In the listing below, find the line with "of its sides.", then repeat exactly every line from the top through that one.

• **Data provided**
· · ·
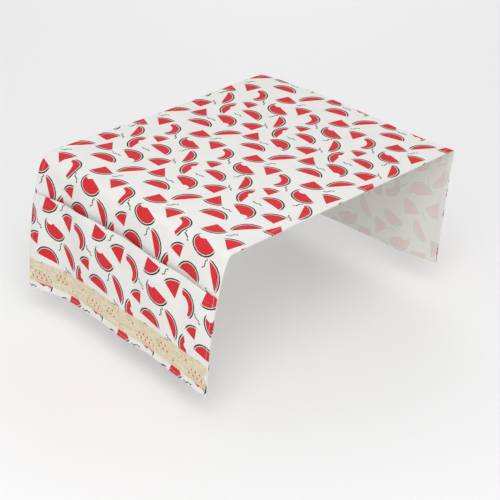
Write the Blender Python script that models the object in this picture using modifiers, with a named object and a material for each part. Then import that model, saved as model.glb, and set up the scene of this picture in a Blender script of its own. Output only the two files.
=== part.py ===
"""A cloth cover that lies flat over something boxy and hangs down both of its sides.

One long strip of printed cloth makes the top panel and the two drops. A pocket panel is sewn
on the outside of each drop, and a crocheted lace band is sewn across each pocket near its hem.
The front and the back are open. Units are metres, +Z is up, +X runs along the strip and +Y runs
from the front edge to the back edge. The origin is the centre of the top panel's underside.
"""

import math
from collections import namedtuple

import bmesh
import bpy
from mathutils import Vector

# Driving sizes of the cloth
CLOTH_WIDTH = 0.353
SPAN = 0.461
DROP = 0.201
CLOTH_THICKNESS = 0.0012
LACE_THICKNESS = 0.0010
SEAM_GAP = 0.0003

# Sewn pieces, measured up or down the drop along the cloth
MOUTH_BELOW_TOP = 0.0500
MOUTH_LOWER_AT_SIDES = 0.0065
LACE_WIDTH = 0.034
LACE_ABOVE_HEM = 0.011

# Slack of the pocket: how far it stands off the drop, how square that bulge is across, how
# uneven it is, and the shares of its height where the slack starts to close and is closed
POCKET_GAPE = 0.0092
GAPE_SQUARENESS = 0.8
GAPE_UNEVENNESS = 0.10
GAPE_PHASE = 0.6
GAPE_CLOSES_FROM = 0.28
GAPE_CLOSED_AT = 0.90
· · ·
• **Output for this exercise**
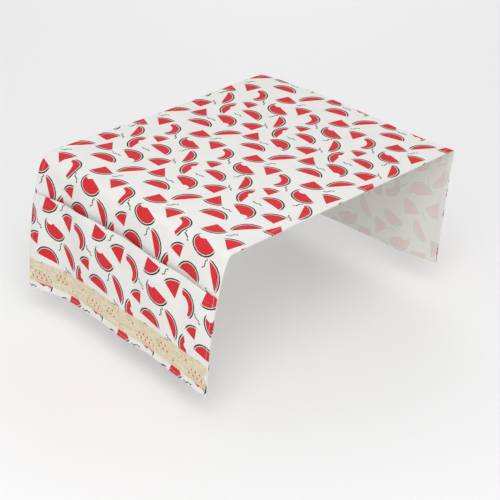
Write the Blender Python script that models the object in this picture using modifiers, with a named object and a material for each part. Then import that model, saved as model.glb, and set up the scene of this picture in a Blender script of its own. Output only the two files.
=== part.py ===
"""A cloth cover that lies flat over something boxy and hangs down both of its sides.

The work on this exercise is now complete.